When I arrive at work at FKD in High River, I go in to talk with my supervisor to find out the things going on that day, how the mines are and what the schedule might be for the day. My supervisor advises me of road conditions from information he has gathered from other drivers.
I go to my unit and complete a pre-trip inspection – then, go into the shop and complete my paperwork for the day. Then I drive half an hour to the Orica plant in Blackie. I put on my PPE and sign in at the plant. I go pick up the trailer at the back of the property and complete a pre-trip inspection on the trailer. I then have my Orica paperwork to complete; this consists of Bill of Lading, my personal driver information and certificates – this paperwork must be completed for each load.
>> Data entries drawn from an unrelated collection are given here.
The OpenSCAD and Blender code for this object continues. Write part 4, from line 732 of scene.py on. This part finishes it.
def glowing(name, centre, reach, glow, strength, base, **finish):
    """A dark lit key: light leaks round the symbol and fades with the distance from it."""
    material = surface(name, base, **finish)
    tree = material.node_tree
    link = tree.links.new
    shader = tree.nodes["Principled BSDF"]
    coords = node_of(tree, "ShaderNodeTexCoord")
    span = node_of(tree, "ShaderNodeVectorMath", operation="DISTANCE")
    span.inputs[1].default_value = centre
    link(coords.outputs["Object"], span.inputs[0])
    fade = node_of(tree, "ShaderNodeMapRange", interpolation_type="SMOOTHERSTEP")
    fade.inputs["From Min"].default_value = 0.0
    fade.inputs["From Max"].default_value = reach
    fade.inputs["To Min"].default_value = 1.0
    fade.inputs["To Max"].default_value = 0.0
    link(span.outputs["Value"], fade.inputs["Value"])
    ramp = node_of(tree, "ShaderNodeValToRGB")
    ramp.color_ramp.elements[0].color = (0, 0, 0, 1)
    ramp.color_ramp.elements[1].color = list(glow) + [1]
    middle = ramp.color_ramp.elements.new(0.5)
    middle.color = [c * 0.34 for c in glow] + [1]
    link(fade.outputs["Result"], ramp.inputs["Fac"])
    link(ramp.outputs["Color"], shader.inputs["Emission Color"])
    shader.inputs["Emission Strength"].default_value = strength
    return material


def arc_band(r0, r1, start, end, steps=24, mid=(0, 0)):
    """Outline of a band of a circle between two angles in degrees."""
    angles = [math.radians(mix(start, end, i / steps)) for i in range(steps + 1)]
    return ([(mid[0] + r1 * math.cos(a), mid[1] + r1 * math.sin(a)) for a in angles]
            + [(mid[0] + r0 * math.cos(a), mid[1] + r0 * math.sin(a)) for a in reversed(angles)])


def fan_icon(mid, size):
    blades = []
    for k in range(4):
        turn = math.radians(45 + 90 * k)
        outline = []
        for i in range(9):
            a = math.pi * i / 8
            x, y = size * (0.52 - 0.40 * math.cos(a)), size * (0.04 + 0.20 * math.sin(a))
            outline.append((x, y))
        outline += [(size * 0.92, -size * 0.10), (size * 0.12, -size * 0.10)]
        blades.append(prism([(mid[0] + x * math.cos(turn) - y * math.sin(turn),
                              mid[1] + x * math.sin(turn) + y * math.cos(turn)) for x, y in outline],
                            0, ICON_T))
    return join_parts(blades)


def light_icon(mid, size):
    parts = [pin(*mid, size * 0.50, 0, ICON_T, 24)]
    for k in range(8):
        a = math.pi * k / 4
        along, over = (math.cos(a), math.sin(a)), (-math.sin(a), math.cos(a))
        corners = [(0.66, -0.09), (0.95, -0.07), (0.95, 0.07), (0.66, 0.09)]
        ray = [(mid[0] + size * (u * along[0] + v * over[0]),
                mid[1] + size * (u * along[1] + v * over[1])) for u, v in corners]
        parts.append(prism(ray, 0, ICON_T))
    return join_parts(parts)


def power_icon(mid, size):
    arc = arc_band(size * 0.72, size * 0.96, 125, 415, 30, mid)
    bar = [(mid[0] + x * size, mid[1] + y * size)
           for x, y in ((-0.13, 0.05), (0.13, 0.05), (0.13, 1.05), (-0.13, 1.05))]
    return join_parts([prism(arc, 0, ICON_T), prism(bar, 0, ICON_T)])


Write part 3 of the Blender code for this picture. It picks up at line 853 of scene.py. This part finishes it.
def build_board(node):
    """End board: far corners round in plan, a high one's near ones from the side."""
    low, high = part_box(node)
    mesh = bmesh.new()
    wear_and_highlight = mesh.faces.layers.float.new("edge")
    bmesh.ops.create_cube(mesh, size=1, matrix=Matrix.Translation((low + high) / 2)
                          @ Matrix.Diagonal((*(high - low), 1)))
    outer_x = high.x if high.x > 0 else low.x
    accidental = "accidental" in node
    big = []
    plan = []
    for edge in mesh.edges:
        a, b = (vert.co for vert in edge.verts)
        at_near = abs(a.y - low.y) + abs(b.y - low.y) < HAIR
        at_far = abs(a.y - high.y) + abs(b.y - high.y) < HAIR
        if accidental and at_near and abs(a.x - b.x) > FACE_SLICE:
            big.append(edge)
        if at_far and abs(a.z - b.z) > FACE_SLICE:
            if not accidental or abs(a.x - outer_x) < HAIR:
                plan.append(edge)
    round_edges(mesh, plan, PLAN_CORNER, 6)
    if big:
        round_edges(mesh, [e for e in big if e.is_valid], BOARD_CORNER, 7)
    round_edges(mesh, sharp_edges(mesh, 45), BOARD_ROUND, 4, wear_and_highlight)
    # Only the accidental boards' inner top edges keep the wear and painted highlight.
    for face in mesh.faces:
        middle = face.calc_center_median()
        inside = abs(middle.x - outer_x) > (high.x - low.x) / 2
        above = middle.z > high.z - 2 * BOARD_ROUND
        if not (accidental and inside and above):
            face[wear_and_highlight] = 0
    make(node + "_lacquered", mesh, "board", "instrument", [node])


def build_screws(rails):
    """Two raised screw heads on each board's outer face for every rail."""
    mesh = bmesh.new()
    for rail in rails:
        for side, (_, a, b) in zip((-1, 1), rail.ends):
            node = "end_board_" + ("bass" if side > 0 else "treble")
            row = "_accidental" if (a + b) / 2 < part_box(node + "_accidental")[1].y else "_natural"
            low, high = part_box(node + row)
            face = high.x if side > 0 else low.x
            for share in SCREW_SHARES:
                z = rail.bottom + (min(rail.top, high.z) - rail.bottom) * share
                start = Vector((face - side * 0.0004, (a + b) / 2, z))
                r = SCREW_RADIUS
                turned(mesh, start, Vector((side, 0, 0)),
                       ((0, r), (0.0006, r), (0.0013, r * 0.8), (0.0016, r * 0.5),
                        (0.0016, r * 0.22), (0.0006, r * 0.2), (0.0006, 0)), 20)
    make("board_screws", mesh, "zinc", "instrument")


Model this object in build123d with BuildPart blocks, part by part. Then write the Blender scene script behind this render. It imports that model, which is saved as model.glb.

Then I head back to the gate and must sign out, take off my PPE, and update my logbook before departure. From Orica, it is 1,137 kilometres to my delivery point in Tumbler Ridge, BC at Perry Mine.
From here, I have five scales to cross:
- Aldersyde (not always manned)
- Balzac, Alberta
- Whitecourt, Alberta
- Demmitt, Alberta
- Pouce Coupe, BC
- Fuel in Dawson Creek, BC
Once I leave Dawson Creek, I am about 150 kilometres from the Perry Creek Mine. I drive onto Highway 97 and then turn onto Highway 52. This is not a road for novice drivers, this road has no shoulders and steep inclines and declines.
Once I am in Tumbler Ridge, I turn onto a logging road where a judgement call needs to be make whether to throw on a set or two of chains in order to proceed the 14 kilometres to the mine site. I must call each mile marker on the way to ensure safe passing of other vehicles. I have special permission to take the back way in to the Orica site, which saves about an hour driving time both directions.
Once I hit the second gate, I complete my post trip and my job is done for the night.
In the morning I open the gate, put on my PPE and go into the office to sign in. Then I call security to inform them that Jason Garskey, with FKD, is on site. Then I talk to the Orica supervisor to clarify that there is enough room in the silo to load off. Once I am cleared to offload, I pull around to the silo, do a walk around of the silo and pump shack, checking all hoses and connections, making sure all valves are in the right position. Once that is complete, I hook up the hose, open the value to the pump, and open up the external and internal valves on the trailer. Then I start the pump. Once the pump is started and product is flowing, I go the top of the trailer and open the hatch. It takes 45 minutes – one hour to offload. During this time, I clean and tidy the area around the pump house as this primarily FKD’s work area at this mine, therefore I take responsibility to keep this workplace clean. I also walk around to monitor that the offloading is continuing in a smooth and safe manner.
Once I am offloaded, I call security to sign out. Then I sign out in the office and head back the 14 kilometres on the logging road to the pavement. I then call my supervisor to let him know that the load was successfully delivered and I am safely back on the road heading home.
This is just a brief description of my most common trip, as I have been oriented at multiple locations, and I do work out of our FKD McLeese Lake, BC location as needed. As a driver with FKD, I have the ability to perform any task on any equipment that FKD may need or require.